A wicked Witch’s Eye into Classroom Group Work

 

 

 Dr. Emad A. S. Abu-Ayyash

Faculty of Education

 

With the increasing emphasis on the significance of communication in the language classrooms, traditional methods of instruction that were built on whole-class teaching and lecturing have been losing ground in favour of other strategies, such as group work. A corollary of this trend has been that the use of group work has expanded impressively in language classrooms, which is evidently manifested in including pair work and group work activities in lesson plans and in actually employing them in lessons. With the manifold benefits credited to group work in the language classroom, it is not surprising to see supervisors and teachers alike enamoured by such activities. As a result, group work has been flourishing on all pedagogical fronts and in various class formats, be it face to face or online classes.

 

The benefits of group work are so many and can be found in solid research in the language classroom all the way down to adages like ‘two heads are better than one’. Reported benefits of group work in the language classroom include, inter alia, developing more effective communication skills, sharing varied views and ideas, debating skills, learning from peers and solving problems in an interesting way.
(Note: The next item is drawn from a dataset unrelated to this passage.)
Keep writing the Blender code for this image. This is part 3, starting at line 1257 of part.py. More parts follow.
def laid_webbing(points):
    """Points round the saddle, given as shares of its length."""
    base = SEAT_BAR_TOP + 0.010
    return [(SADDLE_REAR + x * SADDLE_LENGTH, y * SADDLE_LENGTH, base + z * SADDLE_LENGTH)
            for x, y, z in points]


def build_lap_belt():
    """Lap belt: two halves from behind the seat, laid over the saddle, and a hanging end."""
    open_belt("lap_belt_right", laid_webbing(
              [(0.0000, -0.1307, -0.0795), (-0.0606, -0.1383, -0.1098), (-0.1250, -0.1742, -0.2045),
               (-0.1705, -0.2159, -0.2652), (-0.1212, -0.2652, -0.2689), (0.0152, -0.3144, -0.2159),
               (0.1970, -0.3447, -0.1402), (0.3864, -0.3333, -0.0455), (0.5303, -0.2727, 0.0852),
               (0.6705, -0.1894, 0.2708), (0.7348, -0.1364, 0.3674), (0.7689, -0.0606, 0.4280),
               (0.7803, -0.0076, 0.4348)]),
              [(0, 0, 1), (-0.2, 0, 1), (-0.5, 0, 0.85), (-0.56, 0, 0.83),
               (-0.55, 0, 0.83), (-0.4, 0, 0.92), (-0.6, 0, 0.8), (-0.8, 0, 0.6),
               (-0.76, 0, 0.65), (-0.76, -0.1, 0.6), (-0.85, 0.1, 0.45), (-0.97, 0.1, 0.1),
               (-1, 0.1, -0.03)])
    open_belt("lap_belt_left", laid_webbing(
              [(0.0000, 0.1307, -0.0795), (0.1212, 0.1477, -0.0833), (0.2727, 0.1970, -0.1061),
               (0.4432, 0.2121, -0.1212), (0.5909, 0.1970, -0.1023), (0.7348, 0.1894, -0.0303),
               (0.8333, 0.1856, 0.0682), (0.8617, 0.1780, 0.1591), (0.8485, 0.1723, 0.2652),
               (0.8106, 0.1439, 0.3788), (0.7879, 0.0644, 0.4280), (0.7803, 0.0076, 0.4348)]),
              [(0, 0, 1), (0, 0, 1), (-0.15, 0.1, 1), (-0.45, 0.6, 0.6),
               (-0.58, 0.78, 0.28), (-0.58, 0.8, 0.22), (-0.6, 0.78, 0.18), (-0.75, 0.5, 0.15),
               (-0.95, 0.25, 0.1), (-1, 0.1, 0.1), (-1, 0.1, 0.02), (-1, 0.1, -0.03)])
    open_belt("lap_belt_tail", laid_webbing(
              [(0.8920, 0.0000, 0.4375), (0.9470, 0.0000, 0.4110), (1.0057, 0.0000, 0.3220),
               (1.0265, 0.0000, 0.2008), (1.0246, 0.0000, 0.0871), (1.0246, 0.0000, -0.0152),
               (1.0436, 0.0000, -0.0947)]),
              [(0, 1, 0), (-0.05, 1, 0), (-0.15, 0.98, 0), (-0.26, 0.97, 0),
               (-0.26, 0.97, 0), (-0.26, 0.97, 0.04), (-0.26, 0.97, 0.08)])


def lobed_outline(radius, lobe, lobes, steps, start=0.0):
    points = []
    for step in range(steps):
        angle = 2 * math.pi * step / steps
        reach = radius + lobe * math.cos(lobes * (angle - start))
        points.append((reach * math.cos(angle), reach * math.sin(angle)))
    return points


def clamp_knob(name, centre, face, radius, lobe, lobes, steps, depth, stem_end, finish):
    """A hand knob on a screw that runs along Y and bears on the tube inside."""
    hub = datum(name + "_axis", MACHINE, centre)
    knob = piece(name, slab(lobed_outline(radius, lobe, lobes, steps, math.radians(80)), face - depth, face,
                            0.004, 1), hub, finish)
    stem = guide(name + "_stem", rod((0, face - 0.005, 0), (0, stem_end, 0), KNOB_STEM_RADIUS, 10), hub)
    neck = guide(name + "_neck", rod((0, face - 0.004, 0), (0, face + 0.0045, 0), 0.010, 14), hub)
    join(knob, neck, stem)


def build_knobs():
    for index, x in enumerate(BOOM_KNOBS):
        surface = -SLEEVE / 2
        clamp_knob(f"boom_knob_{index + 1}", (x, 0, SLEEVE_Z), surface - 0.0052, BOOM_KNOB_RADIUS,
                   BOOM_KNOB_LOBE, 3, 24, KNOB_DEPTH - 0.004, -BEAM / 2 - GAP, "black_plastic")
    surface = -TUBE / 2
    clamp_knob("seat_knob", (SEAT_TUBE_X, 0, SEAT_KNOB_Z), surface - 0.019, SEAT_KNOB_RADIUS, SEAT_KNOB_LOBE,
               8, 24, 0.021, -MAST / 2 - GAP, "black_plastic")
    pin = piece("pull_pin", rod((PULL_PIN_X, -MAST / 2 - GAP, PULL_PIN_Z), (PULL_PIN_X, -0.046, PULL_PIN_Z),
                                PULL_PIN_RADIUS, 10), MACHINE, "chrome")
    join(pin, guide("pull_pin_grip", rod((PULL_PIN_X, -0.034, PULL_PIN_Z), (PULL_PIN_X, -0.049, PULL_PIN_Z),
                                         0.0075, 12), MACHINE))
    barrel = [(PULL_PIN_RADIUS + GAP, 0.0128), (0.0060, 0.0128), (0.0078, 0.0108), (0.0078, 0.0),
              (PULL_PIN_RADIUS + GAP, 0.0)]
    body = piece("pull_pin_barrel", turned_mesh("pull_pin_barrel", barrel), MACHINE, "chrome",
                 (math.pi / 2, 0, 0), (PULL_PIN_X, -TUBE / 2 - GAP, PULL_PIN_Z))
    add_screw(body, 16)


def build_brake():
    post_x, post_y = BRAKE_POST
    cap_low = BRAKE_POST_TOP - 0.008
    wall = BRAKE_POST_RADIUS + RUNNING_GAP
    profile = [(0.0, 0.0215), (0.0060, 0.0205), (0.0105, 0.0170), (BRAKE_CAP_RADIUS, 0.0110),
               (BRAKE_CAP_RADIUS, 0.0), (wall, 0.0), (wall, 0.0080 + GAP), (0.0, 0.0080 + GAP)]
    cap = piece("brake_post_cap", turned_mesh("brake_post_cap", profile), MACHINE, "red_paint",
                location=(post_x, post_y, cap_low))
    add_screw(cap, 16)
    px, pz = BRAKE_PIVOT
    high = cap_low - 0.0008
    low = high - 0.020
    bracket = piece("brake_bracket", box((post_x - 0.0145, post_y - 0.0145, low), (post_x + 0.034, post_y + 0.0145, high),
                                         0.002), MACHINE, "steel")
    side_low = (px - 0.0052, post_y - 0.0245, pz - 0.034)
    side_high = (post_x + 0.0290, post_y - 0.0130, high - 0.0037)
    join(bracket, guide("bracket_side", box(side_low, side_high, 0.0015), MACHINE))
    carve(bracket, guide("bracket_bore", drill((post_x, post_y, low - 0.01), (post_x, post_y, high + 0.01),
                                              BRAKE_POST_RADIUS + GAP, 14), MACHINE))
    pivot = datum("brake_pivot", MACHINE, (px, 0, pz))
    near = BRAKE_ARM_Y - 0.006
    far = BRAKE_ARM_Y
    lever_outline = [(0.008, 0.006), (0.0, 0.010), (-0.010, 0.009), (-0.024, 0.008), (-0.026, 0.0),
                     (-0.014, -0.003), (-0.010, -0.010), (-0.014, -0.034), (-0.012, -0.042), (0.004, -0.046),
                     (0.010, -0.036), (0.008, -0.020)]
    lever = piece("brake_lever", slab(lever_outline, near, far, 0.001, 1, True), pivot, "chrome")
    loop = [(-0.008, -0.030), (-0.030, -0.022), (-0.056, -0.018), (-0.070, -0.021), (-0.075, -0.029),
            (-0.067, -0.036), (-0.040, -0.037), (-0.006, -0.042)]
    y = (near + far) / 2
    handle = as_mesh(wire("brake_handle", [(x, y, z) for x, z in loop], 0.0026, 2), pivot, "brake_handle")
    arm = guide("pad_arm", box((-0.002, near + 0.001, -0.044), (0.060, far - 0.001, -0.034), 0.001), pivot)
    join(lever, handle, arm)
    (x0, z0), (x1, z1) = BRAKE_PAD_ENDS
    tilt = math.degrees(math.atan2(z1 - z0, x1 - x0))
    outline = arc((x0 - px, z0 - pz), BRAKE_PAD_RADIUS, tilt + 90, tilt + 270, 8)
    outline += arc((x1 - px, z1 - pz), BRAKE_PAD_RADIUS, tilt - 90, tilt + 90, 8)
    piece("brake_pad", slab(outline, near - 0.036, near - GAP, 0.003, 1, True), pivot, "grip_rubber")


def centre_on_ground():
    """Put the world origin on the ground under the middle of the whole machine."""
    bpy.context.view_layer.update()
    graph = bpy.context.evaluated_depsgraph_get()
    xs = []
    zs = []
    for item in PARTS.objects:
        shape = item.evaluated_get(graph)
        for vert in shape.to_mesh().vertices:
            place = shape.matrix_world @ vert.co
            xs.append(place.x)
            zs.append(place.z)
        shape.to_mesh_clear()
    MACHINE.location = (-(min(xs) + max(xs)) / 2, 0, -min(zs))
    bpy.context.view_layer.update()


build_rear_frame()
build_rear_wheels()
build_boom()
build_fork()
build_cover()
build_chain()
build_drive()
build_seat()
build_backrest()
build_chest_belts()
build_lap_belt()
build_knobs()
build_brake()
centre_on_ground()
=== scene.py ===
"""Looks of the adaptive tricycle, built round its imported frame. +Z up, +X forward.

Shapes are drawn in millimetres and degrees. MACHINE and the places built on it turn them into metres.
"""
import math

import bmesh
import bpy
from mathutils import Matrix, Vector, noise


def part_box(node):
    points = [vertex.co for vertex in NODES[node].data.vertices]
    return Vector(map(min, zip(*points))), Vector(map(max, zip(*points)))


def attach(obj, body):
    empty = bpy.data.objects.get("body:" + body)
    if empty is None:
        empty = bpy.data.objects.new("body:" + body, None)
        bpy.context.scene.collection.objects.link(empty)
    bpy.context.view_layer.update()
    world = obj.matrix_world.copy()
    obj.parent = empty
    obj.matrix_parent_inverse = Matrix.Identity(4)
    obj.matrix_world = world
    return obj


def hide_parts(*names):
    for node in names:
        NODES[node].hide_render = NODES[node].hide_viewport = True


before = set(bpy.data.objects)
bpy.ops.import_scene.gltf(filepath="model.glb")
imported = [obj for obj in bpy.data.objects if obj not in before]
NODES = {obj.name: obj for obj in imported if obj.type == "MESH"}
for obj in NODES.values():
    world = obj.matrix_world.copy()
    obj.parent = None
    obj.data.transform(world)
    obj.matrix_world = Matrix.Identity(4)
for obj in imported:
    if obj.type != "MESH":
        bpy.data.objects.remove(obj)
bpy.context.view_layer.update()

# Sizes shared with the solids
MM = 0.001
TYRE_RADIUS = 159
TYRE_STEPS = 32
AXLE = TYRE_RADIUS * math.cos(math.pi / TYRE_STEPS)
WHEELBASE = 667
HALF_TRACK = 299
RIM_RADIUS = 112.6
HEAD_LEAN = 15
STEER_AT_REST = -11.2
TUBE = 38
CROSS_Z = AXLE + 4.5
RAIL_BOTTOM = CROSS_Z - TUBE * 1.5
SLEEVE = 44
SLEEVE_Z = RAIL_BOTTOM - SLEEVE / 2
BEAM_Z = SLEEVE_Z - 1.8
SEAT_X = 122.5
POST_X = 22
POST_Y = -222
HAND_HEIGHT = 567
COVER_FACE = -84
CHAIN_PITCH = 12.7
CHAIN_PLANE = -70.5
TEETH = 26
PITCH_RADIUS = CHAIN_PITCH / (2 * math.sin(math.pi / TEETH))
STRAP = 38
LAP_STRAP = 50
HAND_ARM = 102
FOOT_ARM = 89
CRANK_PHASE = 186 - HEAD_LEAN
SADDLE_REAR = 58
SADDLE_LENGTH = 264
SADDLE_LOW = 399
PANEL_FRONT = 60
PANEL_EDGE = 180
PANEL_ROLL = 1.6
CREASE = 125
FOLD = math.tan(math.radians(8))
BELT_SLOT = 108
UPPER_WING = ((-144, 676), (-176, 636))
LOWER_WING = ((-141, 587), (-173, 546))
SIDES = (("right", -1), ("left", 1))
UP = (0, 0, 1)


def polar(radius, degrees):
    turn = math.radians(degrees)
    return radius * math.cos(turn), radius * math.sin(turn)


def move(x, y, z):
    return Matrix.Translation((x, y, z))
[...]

These merits of group work have been corroborated by evidence from hundreds of empirical studies conducted in classroom contexts. Impressive! However, the claim that groups are always as effective as they are usually depicted to be is exaggerated. My take on this is: Benefits of group work activities are not the ONLY important detail about group work. There are other dimensions that might make the intended collaboration non-collaborative; at all!

 

Have you ever been part of a team and felt that not everyone was doing their best to accomplish the task assigned to them? Teachers usually complain about individual students not doing much on a project or a task when being parts of groups. Welcome to the ‘diffusion of responsibility’ club. According to verywellmind.com, “diffusion of responsibility is a psychological phenomenon in which people are less likely to take action when in the presence of a large group of people.” This phenomenon was studied in abundant research and was found to exist in groups, particularly larger ones.

 

John Darley and Bibb Latané conducted a psychological experiment where a simulated ‘help’ call made it appear that a person nearby was suffering from a seizure. When participants heard the cry, and thought they were the only ones who heard it, 85% of them stepped in to help.  But if participants thought there was another person who heard the ‘help’ call too, only 62% took action. And if participants thought that four other people also heard the cry for help, just 31% helped. Therefore, teachers need to be aware that ‘diffusion of responsibility’ may affect group work to the extent that the majority in the group are actually contributing very little to the task at hand. This can be explained in terms of social loafing, which is, simply put, the tendency of the group members to put less effort than what they are capable of if they were individually assigned the task. Again, the ‘someone-else-can-and-will-do-it’ comes to play.

 

One of the most interesting experiments done on social loafing dates back to 1913, Ringelmann’s rope-pulling experiments. The experiment was simple. The participants were asked to pull a rope alone, and then in groups. The participants were found to put less effort in pulling the rope when in groups than they did when they performed the task individually. Dear teachers, is there any reason why this might not happen in students’ group work tasks? And mind you, do not try to get the answer form your students as they would not divulge the ‘dark’ secrets of group work and compromise their grades. They are smarter than this!

 

In fact, the answer to whether or not ‘diffusion of responsibility’ and ‘social loafing’ have a negative impact on group work in a classroom context may only be answered through research that draws on psychology and instruction. Until this happens, the assumption I forward in this article remains as the title suggests: a wicked witch’s eye into group work.